3D code data
···

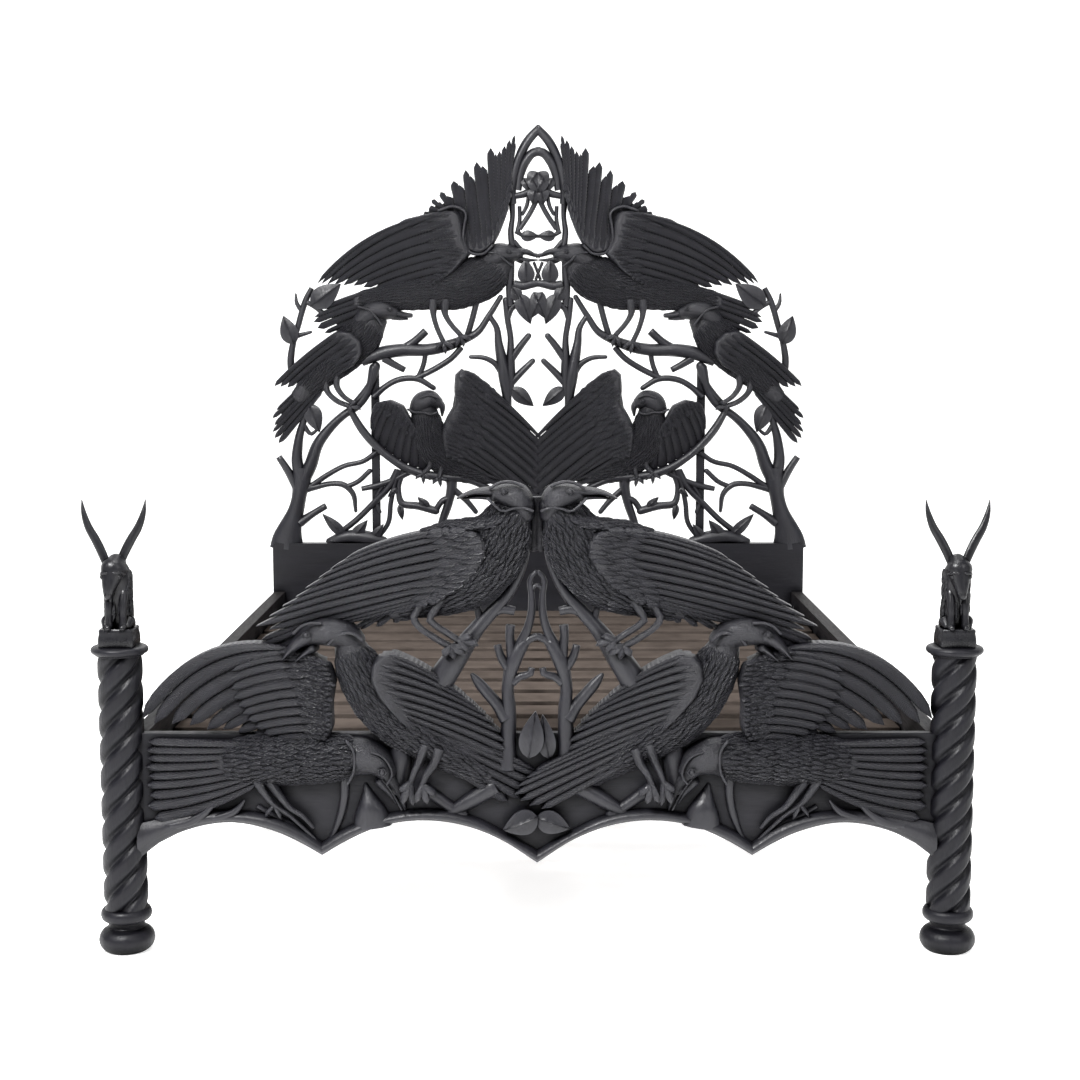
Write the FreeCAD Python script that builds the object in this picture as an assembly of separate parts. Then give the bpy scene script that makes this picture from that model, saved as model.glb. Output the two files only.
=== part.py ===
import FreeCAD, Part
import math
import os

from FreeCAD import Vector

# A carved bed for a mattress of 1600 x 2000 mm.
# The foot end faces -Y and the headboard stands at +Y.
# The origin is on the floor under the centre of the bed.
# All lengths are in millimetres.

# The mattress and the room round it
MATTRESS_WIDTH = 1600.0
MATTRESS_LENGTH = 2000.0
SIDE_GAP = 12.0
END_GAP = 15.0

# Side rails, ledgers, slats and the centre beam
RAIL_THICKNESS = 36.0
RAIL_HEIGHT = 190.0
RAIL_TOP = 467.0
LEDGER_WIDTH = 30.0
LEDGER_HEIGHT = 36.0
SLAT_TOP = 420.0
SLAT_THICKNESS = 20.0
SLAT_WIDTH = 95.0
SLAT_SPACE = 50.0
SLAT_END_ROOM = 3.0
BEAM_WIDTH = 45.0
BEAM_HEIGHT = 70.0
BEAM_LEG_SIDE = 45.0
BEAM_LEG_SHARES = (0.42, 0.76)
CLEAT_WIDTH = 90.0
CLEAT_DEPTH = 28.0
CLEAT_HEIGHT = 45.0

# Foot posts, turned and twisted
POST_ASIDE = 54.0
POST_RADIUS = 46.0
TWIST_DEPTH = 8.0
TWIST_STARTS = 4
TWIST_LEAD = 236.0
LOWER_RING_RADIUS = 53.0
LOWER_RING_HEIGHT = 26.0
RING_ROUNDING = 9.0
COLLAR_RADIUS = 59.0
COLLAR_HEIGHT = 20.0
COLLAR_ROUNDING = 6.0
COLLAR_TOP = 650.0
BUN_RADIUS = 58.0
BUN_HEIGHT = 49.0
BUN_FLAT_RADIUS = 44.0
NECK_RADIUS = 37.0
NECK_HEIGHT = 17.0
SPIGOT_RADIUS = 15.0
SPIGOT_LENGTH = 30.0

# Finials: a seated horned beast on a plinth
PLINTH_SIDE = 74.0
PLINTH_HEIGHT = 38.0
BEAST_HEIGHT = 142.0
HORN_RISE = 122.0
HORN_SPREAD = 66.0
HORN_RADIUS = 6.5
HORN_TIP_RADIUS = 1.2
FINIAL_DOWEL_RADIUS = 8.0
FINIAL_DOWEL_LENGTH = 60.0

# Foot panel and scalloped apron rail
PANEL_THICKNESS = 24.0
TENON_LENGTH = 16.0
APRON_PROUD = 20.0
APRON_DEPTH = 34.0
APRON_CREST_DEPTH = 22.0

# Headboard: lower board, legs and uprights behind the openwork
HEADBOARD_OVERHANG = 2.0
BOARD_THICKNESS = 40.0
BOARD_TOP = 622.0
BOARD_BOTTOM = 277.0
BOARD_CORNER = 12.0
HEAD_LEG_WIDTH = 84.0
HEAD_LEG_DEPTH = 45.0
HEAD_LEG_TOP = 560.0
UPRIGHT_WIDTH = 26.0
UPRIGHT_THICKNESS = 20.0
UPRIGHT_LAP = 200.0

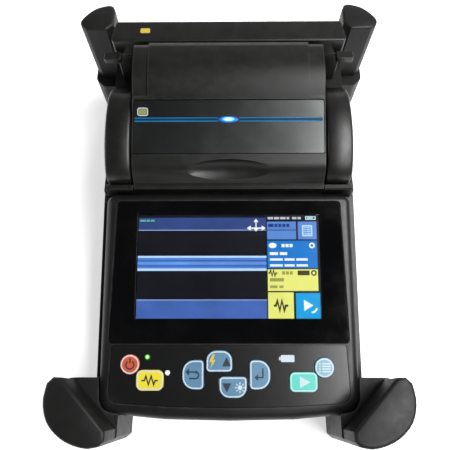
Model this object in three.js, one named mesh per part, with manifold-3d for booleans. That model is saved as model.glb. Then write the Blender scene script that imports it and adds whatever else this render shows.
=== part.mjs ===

···

GOAL:
Exactly as written, give again every line from the one containing "Model this object" through the last line of the material above, and no other lines.

ANSWER:
Model this object in three.js, one named mesh per part, with manifold-3d for booleans. That model is saved as model.glb. Then write the Blender scene script that imports it and adds whatever else this render shows.
=== part.mjs ===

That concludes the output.